BRIEF DESCRIPTION OF THE DRAWING

[0032] FIG. 1 is a graph showing the results of the tests each conducted for determining a peak torque reduction represented by the general formula (1), which is a means for evaluating the effect of the present invention.

BEST MODE FOR CARRYING OUT THE INVENTION

[0033] The mode for carrying out the present invention is specifically described below.

[0034] The process for production of honeycomb structure according to the present invention comprises adding, to a particulate ceramic raw material, a dispersing agent containing fatty acid salts having fatty acid moieties of 12, 14 and 16 carbon atoms, in particular proportions and at least water, kneading a resultant mixture to obtain a puddle, and extruding the puddle.

[0035] There is no particular restriction as to the particulate ceramic raw material used in the present invention. However, there can be mentioned, for example, a ceramic raw material containing one or more kinds selected from silicon, titanium, zirconium, silicon carbide, boron carbide, titanium carbide, zirconium carbide, silicon nitride, boron nitride, aluminum nitride, aluminum oxide, zirconium oxide, mullite, raw material capable of forming cordierite, aluminum titanate, sialon, kaolin, talc, aluminum hydroxide, fused silica and quartz.

[0036] The particulate ceramic raw material may also be a mixture of the above ceramic and, for example, a metal such as copper, aluminum, iron, nickel or the like.

[0037] The dispersing agent used in the present invention is such a material that the fatty acid salt constituting the dispersing agent comprises:

[0038] a fatty acid salt having a fatty acid moiety of 12 carbon atoms, in an amount of 45 to 75% by mass (in terms of the value of the fatty acid moiety),

[0039] a fatty acid salt having a fatty acid moiety of 14 carbon atoms, in an amount of 10 to 30% by mass (in terms of the value of the fatty acid moiety),

[0040] a fatty acid salt having a fatty acid moiety of 16 carbon atoms, in an amount of 5 to 15% by mass (in terms of the value of the fatty acid moiety), and

[0041] a fatty acid salt having a fatty acid moiety of other carbon atoms, in a residual amount.

[0042] The fatty acid salt preferably comprises:

[0043] a fatty acid salt having a fatty acid moiety of 12 carbon atoms, in an amount of 48 to 65% by mass (in terms of the value of the fatty acid moiety),

[0044] a fatty acid salt having a fatty acid moiety of 14 carbon atoms, in an amount of 10 to 30% by mass (in terms of the value of the fatty acid moiety),

[0045] a fatty acid salt having a fatty acid moiety of 16 carbon atoms, in an amount of 7 to 12% by mass (in terms of the value of the fatty acid moiety), and

[0046] a fatty acid salt having a fatty acid moiety of other carbon atoms, in a residual amount.

[0047] With a dispersing agent composed mainly of a fatty acid salt outside the above ranges, the pressure acting on the ceramic raw material mixture and the heat generated in the ceramic raw material mixture during extrusion of puddle are not reduced effectively, and the quick uniformization of the individual components in the ceramic raw material mixture is difficult; therefore, in short-time kneading, the resulting honeycomb structure tends to be inferior in shape and the extruder receives a large load.

[0048] The fatty acid salt, which is a main component of the dispersing agent, may be any of a saturated fatty acid salt and an unsaturated fatty acid salt, also may be any of a straight-chain fatty acid salt and a branched chain fatty acid salt.

[0049] As the fatty acid salt having a fatty acid moiety of 12 carbon atoms, there can be mentioned, for example, those each having a fatty acid moiety corresponding to lauric acid, dodecenoic acid, isolauric acid, linderic acid or the like.

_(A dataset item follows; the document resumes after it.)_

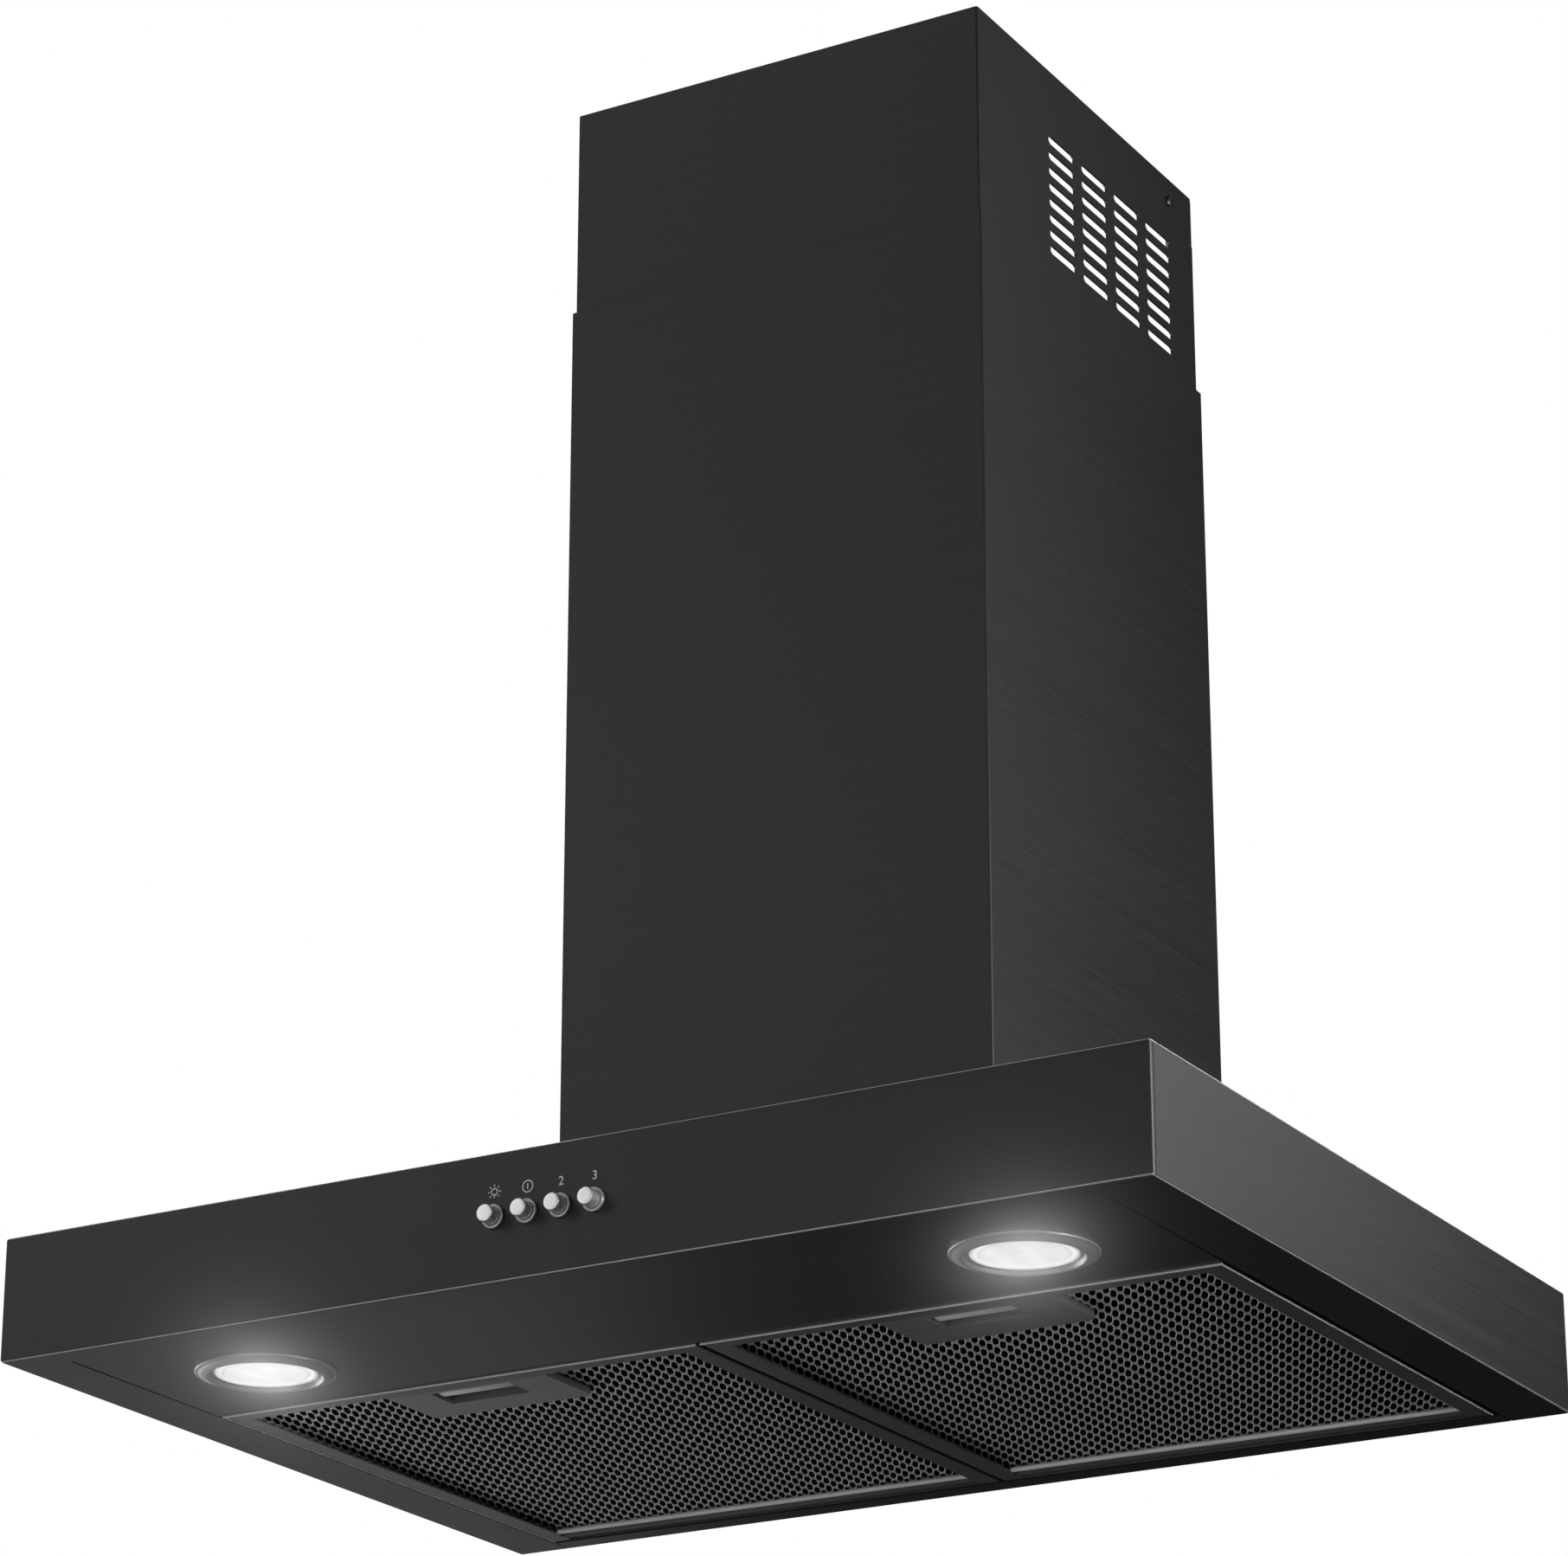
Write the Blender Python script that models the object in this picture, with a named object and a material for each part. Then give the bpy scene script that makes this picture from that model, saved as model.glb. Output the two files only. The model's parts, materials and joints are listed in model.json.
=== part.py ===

As the fatty acid salt having a fatty acid moiety of 14 carbon atoms, there can be mentioned, for example, those each having a fatty acid moiety corresponding to myristic acid, tetradecenoic acid, isomyristic acid, phydeseteric acid (sic) or the like. As the fatty acid salt having a fatty acid moiety of 16 carbon atoms, there can be mentioned, for example, those each having a fatty acid moiety corresponding to palmitic acid, hexadecenoic acid, isopalmitic acid, palmitoleic acid, hiragoic acid or the like.

[0050] As the fatty acid salt other than mentioned above, there can be mentioned, for example, those each having a fatty acid moiety corresponding to butyric acid, caproic acid, caprylic acid, capric acid, stearic acid, arachic acid, behenic acid, lignoceric acid, montanic acid, oleic acid, elaidic acid, linolic acid, linoleic acid, erucic acid, licinoleic acid or the like.

[0051] As the “base moiety” constituting the fatty acid salt, there can be mentioned, for example, alkali metals such as sodium, potassium and the like; alkaline earth metals such as calcium, magnesium and the like; and ammonia. Of these, sodium and potassium are preferred because they can more effectively reduce the pressure acting on the ceramic raw material mixture and the heat generated in the ceramic raw material mixture and can more quickly uniformize the individual components in the ceramic raw material mixture during its kneading. Incidentally, the fatty acid salt dissociates in the dispersing medium, and both the fatty acid moiety and the base moiety are present therein as respective ions.

[0052] In the present invention, the fatty acid salt, which is a main component of the dispersing agent, has a neutralization degree of preferably 58% to less than 99%, more preferably 77% to less than 90%.

[0053] When the neutralization degree is less than 58%, the dispersing agent does not act on the particulate ceramic raw material or the binder and causes self-agglomeration; therefore, there may decrease (1) the effect of reducing the pressure which the ceramic raw material mixture receives during extrusion of puddle and the heat generated in the ceramic raw material mixture, (2) the effect of reducing the load which the extruder receives, and (3) the effect of promoting quick uniformization. Meanwhile, when the neutralization degree is 100% or more, the proportion of free metal ion is high and the metal ion acts so as to separate the dispersing agent from the particulate ceramic raw material and the binder; as a result, the above-mentioned effects may decrease as well.

[0054] In the present specification, the neutralization degree refers to a ratio of the equivalent of counter ion present in dispersing agent when the equivalent of fatty acid in dispersing agent is taken as 100%.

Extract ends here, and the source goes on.